While this may appear to be equally as sexist in nature, women only avoid this language to escape the labels that come with it such as bossy, cocky and abrasive.

There was a microtrend on TikTok of “emailing like a man,” where women would change their messages from explanation points to periods and phrases from “asking please” to giving strict demands.

While this was light-hearted in nature and poked fun at the way men don’t have to worry about coming off too strong, it led to thinking about the way almost all language is divided between sexes.

A UCLA study found that, contrary to popular belief, men used significantly more filler words than women. The main difference in their results was that women favored the word “like,” and men favored “yeah” and even sometimes “uhm.”

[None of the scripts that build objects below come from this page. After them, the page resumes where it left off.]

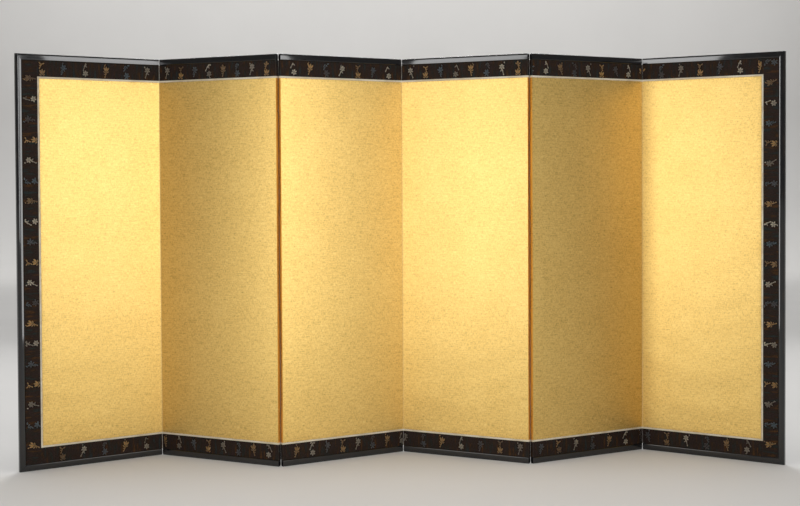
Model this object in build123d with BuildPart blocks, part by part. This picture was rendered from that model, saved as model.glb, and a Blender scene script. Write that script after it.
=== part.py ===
from build123d import *

"""A six-panel folding screen, standing in its zigzag.

Each panel is a half-lapped cedar lattice in a mortised frame, closed front and back by built-up
paper and finished with a gilded front sheet, a woven border, a pale inner border, a back paper and
bevelled lacquer rails. Paper strips join the panels. They cross each seam by turns from one
panel's front to the next one's back, so every seam can fold to either side.

+Z is up and the front faces -Y. The origin is on the floor, at the middle of the standing screen.
A panel's own frame has x along its width from its left pivot line, y up and z out of its front,
with z = 0 in the middle of its thickness.
"""
import os
from math import cos, radians, sin

# ---------------------------------------------------------------- driving dimensions (mm, degrees)
panel_height = 1720.0
inner_panel_width = 600.0  # from pivot line to pivot line
end_panel_width = 645.0  # from pivot line to the outer side of the lacquer stile
panel_headings = (34.3, -29.4, 31.6, -30.3, 30.2, -36.5)  # each panel's turn from +X at rest
still_panel = 3  # the hinges are laid out from this panel outwards

core_thickness = 13.0
underpaper_thickness = 1.0
gold_paper_thickness = 0.5
brocade_thickness = 0.7
inner_border_thickness = 1.0
back_paper_thickness = 0.5
edge_paper_thickness = 0.4  # what the front sheets add where they turn round a seam edge

rail_face = 27.0  # visible width of the lacquer rails and stiles
rail_proud = 1.0  # how far their flat land stands above the paper
rail_inner_bevel = 4.0  # width of the bevel beside the paper
rail_outer_bevel = 6.0
rail_outer_bevel_depth = 2.5

brocade_width = 65.0
inner_border_width = 8.0
strip_joint = 0.1  # gap where two border strips meet

core_member_width = 30.0
tenon_length = 14.0
tenon_thickness = 5.0
tenon_width = 20.0
joint_clearance = 0.1  # glue line all round a tenon or a half lap
upright_count = 3
crossbar_count = 9
bar_width = 11.0

peg_diameter = 4.0
peg_length = 24.0
peg_depth_in_rail = 10.0
peg_clearance = 0.15  # on the radius
rail_peg_count = 3
stile_peg_count = 5

seam_gap = 0.6  # between two panels' edges when the screen is flat
pivot_clearance = 0.25  # from the rails' flat land out to the pivot lines
hinge_paper_thickness = 0.4
hinge_paper_setback = 0.3  # how far the hinge paper ends inside the panel's faces
hinge_strip_gap = 1.0  # between one hinge strip and the next
hinge_strip_shares = (0.13, 0.245, 0.25, 0.245, 0.13)  # strip heights as shares, from the top

# ---------------------------------------------------------------- derived sizes
panel_count = len(panel_headings)
half_core = core_thickness / 2
half_underpapered = half_core + underpaper_thickness
half_panel = half_underpapered + gold_paper_thickness
half_rail = half_panel + rail_proud
pivot_offset = half_rail + pivot_clearance
seam_edge = seam_gap / 2
papered_bottom = rail_face
papered_top = panel_height - rail_face
border_width = brocade_width + inner_border_width
gold_bottom = papered_bottom + border_width
gold_top = papered_top - border_width
peg_depth_in_core = peg_length - peg_depth_in_rail


def panel_width(number):
    """Width of a panel, counted from 1 on the left."""
    if number in (1, panel_count):
        return end_panel_width
    return inner_panel_width


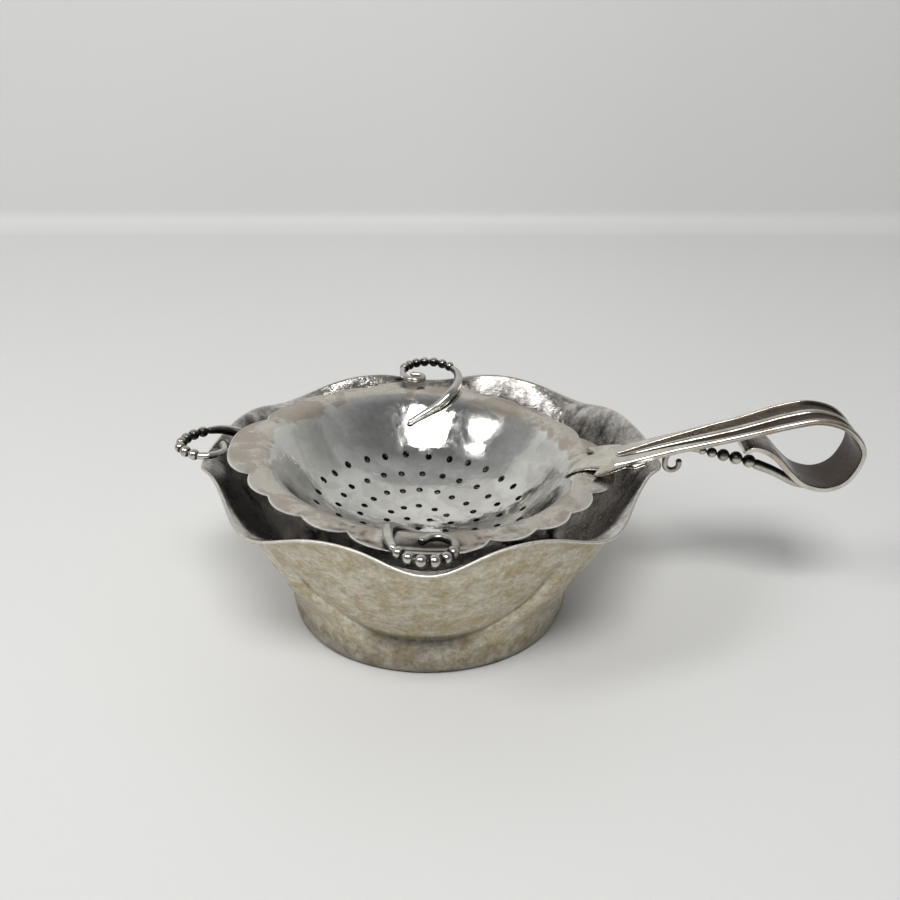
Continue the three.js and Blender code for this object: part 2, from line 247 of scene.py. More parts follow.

So why are we as a society in the 21st century still debating the validity of filler words when the stereotype is most often aimed directly at women?

There’s a stigma on not just a word, but an entire generation. The lexical hedge “like” doesn’t represent unintelligence, young girls or lack of preparation. In reality, it stands for the years women have had to qualify their ideas and theories by making them sound more relatable and casual. It stands for the teens who were silenced based on the way they spoke despite only mirroring the vernacular of those around them.

This isn’t trivial feminine jargon. This is sexism.

I’ll unfortunately never be able to stop trying to refrain myself from saying “like,” but I will no longer be embarrassed when I do, because it’s, like, not my filler words that define me.